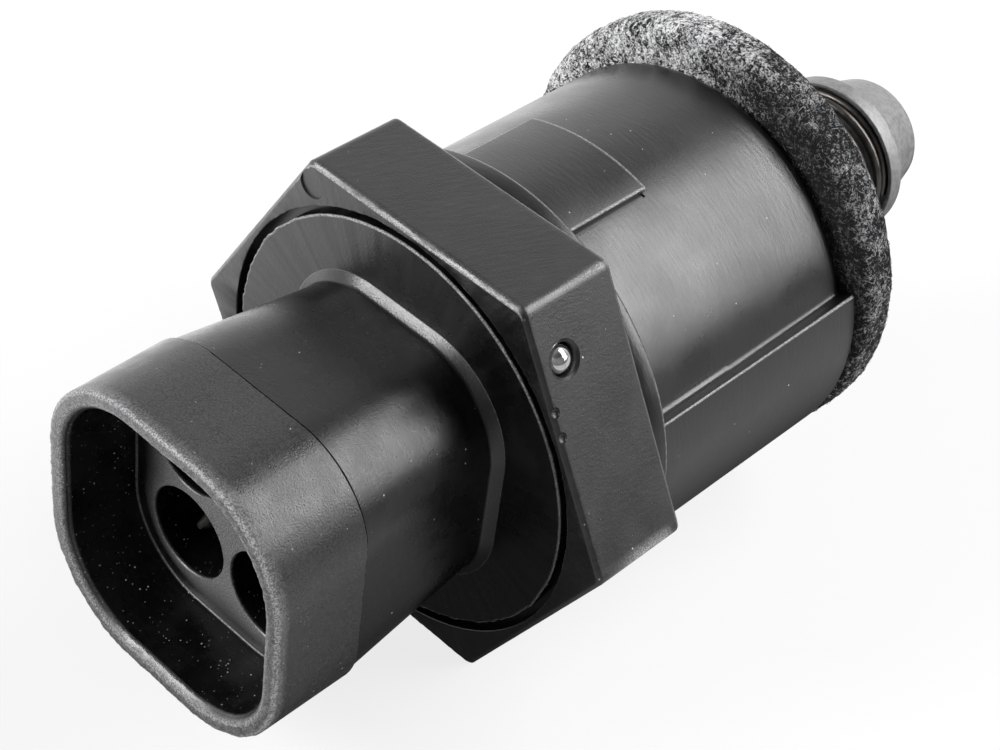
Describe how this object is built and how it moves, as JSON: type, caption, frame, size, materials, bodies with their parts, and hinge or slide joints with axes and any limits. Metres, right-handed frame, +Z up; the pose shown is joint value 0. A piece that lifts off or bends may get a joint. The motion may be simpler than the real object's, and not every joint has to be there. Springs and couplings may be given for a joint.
{
  "type": "idle air control valve",
  "caption": "Stepper-driven idle air valve: hexagonal plastic housing with a square sealed connector, felt gasket and a spring-loaded tapered pintle.",
  "frame": {"origin": "on the valve's axis, at the rear face of the hexagon, where the round collar starts", "axes": "+X along the axis from the connector to the pintle, +Z up, square to the upper flat of the hexagon"},
  "size_m": [0.081, 0.0414, 0.0372],
  "materials": {
    "housing_plastic": "satin glass-filled moulding",
    "connector_plastic": "satin moulding",
    "bright_steel": "polished",
    "seal_rubber": "matt",
    "motor_steel": "zinc plated sheet",
    "bronze": "sintered",
    "bobbin_plastic": "natural moulding",
    "copper_wire": "enamelled",
    "cast_metal": "matt as cast",
    "hub_plastic": "satin",
    "ferrite": "matt, magnet",
    "screw_steel": "plain",
    "spring_steel": "oiled wire",
    "felt": "grey and black fibres",
    "tinned_brass": "tin plated"
  },
  "bodies": {
    "housing": {"hex_housing": "housing_plastic", "connector_shell": "connector_plastic", "sealing_ball": "bright_steel", "connector_seal": "seal_rubber", "rear_plate": "motor_steel", "rear_bush": "bronze", "rear_stator_cup": "motor_steel", "rear_pole_plate": "motor_steel", "rear_bobbin": "bobbin_plastic", "rear_winding": "copper_wire", "front_pole_plate": "motor_steel", "front_bobbin": "bobbin_plastic", "front_winding": "copper_wire", "front_stator_cup": "motor_steel", "bearing_carrier": "cast_metal", "bearing_outer_race": "bright_steel", "guide_bush": "hub_plastic", "pintle_spring": "spring_steel", "terminal_1": "tinned_brass", "terminal_2": "tinned_brass", "terminal_3": "tinned_brass", "terminal_4": "tinned_brass"},
    "rotor": {"rotor_hub": "hub_plastic", "rotor_magnet": "ferrite", "bearing_inner_race": "bright_steel", "bearing_balls": "bright_steel", "bearing_cage": "bobbin_plastic"},
    "pintle": {"lead_screw": "screw_steel", "pintle_cap": "cast_metal"},
    "felt": {"felt_gasket": "felt"}
  },
  "joints": [
    {"name": "rotor_spin", "type": "hinge", "parent": "housing", "child": "rotor", "pos_m": [0, 0, 0], "axis": [1, 0, 0], "range_deg": [-2340, 360]},
    {"name": "pintle_slide", "type": "slide", "parent": "housing", "child": "pintle", "axis": [1, 0, 0], "range_m": [-0.0065, 0.001], "deforming": ["pintle_spring"]},
    {"name": "felt_shift", "type": "slide", "parent": "housing", "child": "felt", "axis": [0, 0, 1], "range_m": [-0.0026, 0]}
  ],
  "couplings": [
    {"joint": "pintle_slide", "follows": "rotor_spin", "m_per_rad": 0.00015915}
  ]
}
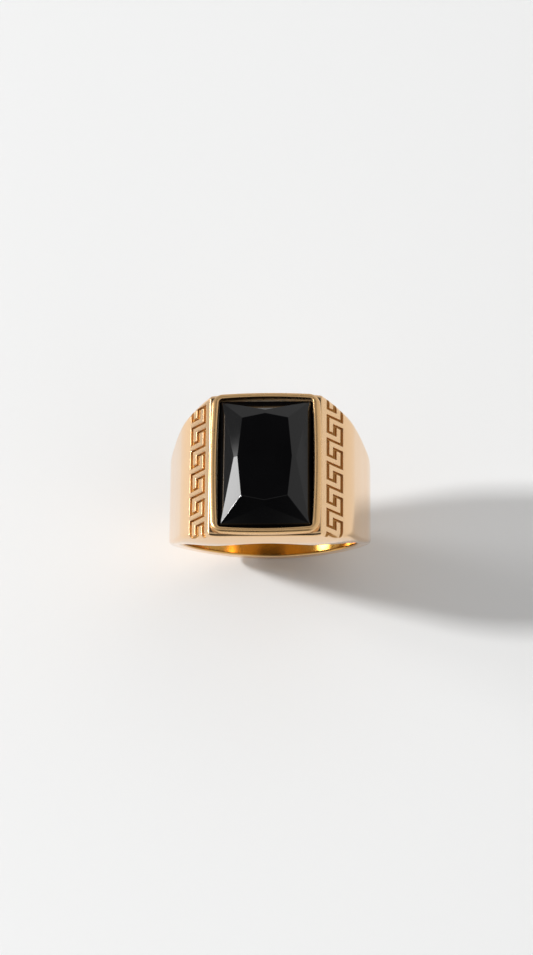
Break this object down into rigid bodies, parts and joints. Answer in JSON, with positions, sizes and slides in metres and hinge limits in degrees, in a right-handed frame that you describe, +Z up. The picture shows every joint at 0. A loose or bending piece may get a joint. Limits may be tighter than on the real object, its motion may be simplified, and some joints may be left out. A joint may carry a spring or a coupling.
{
  "type": "signet ring",
  "caption": "Finger ring with a tapering band, stepped rectangular bezel, faceted black cushion-cut stone and an engraved Greek-key strip on each sloping shoulder.",
  "frame": {"origin": "centre of the finger hole", "axes": "+Y along the finger hole, +Z up through the middle of the stone, +X across the ring"},
  "size_m": [0.0228, 0.0168, 0.0263],
  "materials": {
    "gold_metal": "polished pale gold plate",
    "clear_adhesive": "cured clear epoxy",
    "black_stone": "polished opaque black facets"
  },
  "bodies": {
    "root": {"band": "gold_metal", "bezel_frame": "gold_metal", "bearer": "gold_metal", "adhesive_bead": "clear_adhesive", "stone": "black_stone"}
  },
  "joints": []
}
☆ ☆ ☆ ☆ ☆ ☆ ☆
▶ [GOAL]: From the listing above, extract all records word for word.

▶ [FULL RESPONSE]:
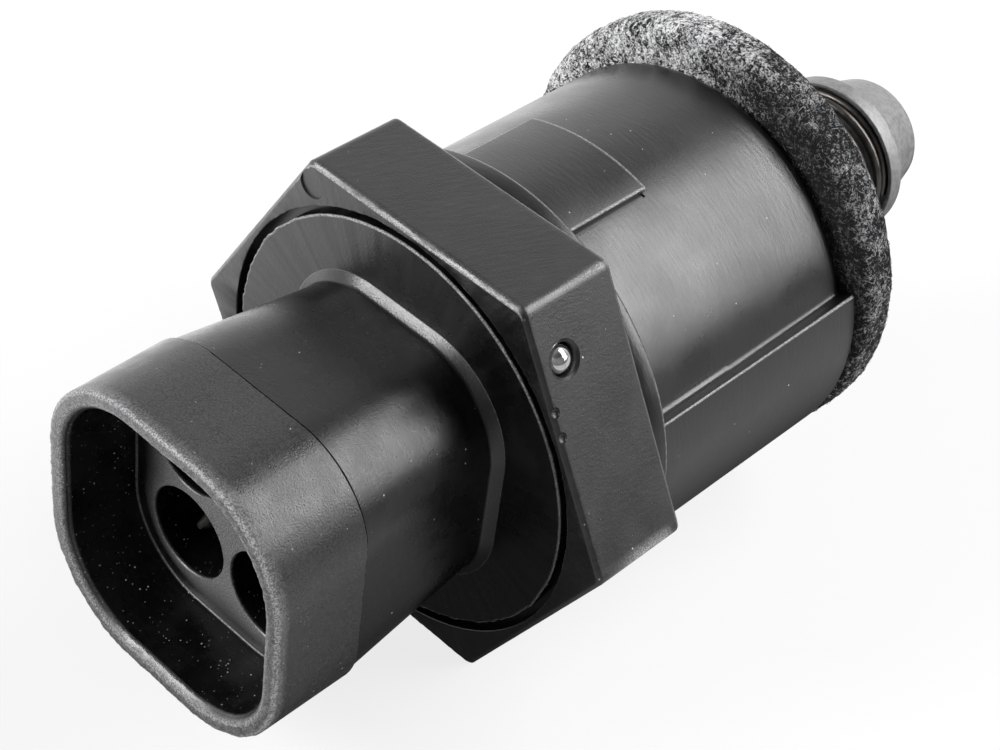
Describe how this object is built and how it moves, as JSON: type, caption, frame, size, materials, bodies with their parts, and hinge or slide joints with axes and any limits. Metres, right-handed frame, +Z up; the pose shown is joint value 0. A piece that lifts off or bends may get a joint. The motion may be simpler than the real object's, and not every joint has to be there. Springs and couplings may be given for a joint.
{
  "type": "idle air control valve",
  "caption": "Stepper-driven idle air valve: hexagonal plastic housing with a square sealed connector, felt gasket and a spring-loaded tapered pintle.",
  "frame": {"origin": "on the valve's axis, at the rear face of the hexagon, where the round collar starts", "axes": "+X along the axis from the connector to the pintle, +Z up, square to the upper flat of the hexagon"},
  "size_m": [0.081, 0.0414, 0.0372],
  "materials": {
    "housing_plastic": "satin glass-filled moulding",
    "connector_plastic": "satin moulding",
    "bright_steel": "polished",
    "seal_rubber": "matt",
    "motor_steel": "zinc plated sheet",
    "bronze": "sintered",
    "bobbin_plastic": "natural moulding",
    "copper_wire": "enamelled",
    "cast_metal": "matt as cast",
    "hub_plastic": "satin",
    "ferrite": "matt, magnet",
    "screw_steel": "plain",
    "spring_steel": "oiled wire",
    "felt": "grey and black fibres",
    "tinned_brass": "tin plated"
  },
  "bodies": {
    "housing": {"hex_housing": "housing_plastic", "connector_shell": "connector_plastic", "sealing_ball": "bright_steel", "connector_seal": "seal_rubber", "rear_plate": "motor_steel", "rear_bush": "bronze", "rear_stator_cup": "motor_steel", "rear_pole_plate": "motor_steel", "rear_bobbin": "bobbin_plastic", "rear_winding": "copper_wire", "front_pole_plate": "motor_steel", "front_bobbin": "bobbin_plastic", "front_winding": "copper_wire", "front_stator_cup": "motor_steel", "bearing_carrier": "cast_metal", "bearing_outer_race": "bright_steel", "guide_bush": "hub_plastic", "pintle_spring": "spring_steel", "terminal_1": "tinned_brass", "terminal_2": "tinned_brass", "terminal_3": "tinned_brass", "terminal_4": "tinned_brass"},
    "rotor": {"rotor_hub": "hub_plastic", "rotor_magnet": "ferrite", "bearing_inner_race": "bright_steel", "bearing_balls": "bright_steel", "bearing_cage": "bobbin_plastic"},
    "pintle": {"lead_screw": "screw_steel", "pintle_cap": "cast_metal"},
    "felt": {"felt_gasket": "felt"}
  },
  "joints": [
    {"name": "rotor_spin", "type": "hinge", "parent": "housing", "child": "rotor", "pos_m": [0, 0, 0], "axis": [1, 0, 0], "range_deg": [-2340, 360]},
    {"name": "pintle_slide", "type": "slide", "parent": "housing", "child": "pintle", "axis": [1, 0, 0], "range_m": [-0.0065, 0.001], "deforming": ["pintle_spring"]},
    {"name": "felt_shift", "type": "slide", "parent": "housing", "child": "felt", "axis": [0, 0, 1], "range_m": [-0.0026, 0]}
  ],
  "couplings": [
    {"joint": "pintle_slide", "follows": "rotor_spin", "m_per_rad": 0.00015915}
  ]
}
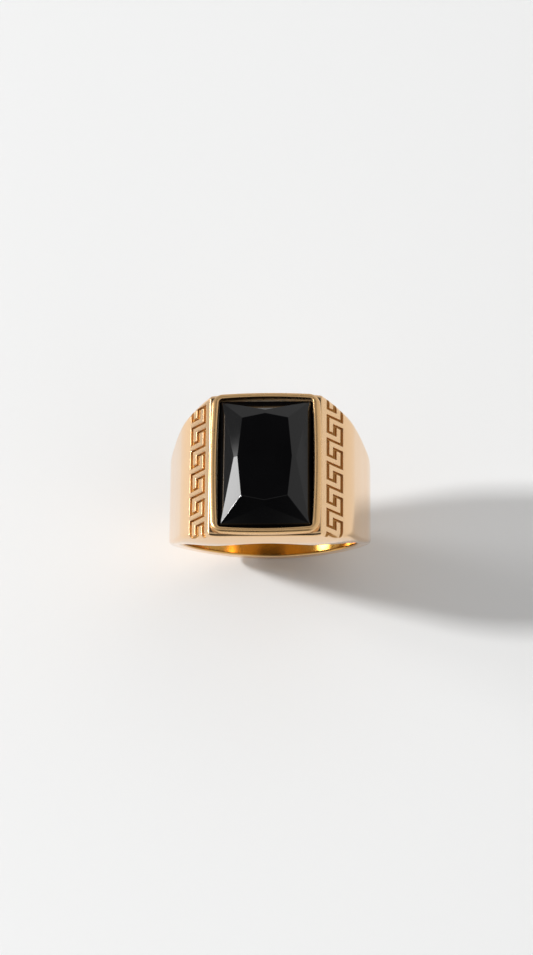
Break this object down into rigid bodies, parts and joints. Answer in JSON, with positions, sizes and slides in metres and hinge limits in degrees, in a right-handed frame that you describe, +Z up. The picture shows every joint at 0. A loose or bending piece may get a joint. Limits may be tighter than on the real object, its motion may be simplified, and some joints may be left out. A joint may carry a spring or a coupling.
{
  "type": "signet ring",
  "caption": "Finger ring with a tapering band, stepped rectangular bezel, faceted black cushion-cut stone and an engraved Greek-key strip on each sloping shoulder.",
  "frame": {"origin": "centre of the finger hole", "axes": "+Y along the finger hole, +Z up through the middle of the stone, +X across the ring"},
  "size_m": [0.0228, 0.0168, 0.0263],
  "materials": {
    "gold_metal": "polished pale gold plate",
    "clear_adhesive": "cured clear epoxy",
    "black_stone": "polished opaque black facets"
  },
  "bodies": {
    "root": {"band": "gold_metal", "bezel_frame": "gold_metal", "bearer": "gold_metal", "adhesive_bead": "clear_adhesive", "stone": "black_stone"}
  },
  "joints": []
}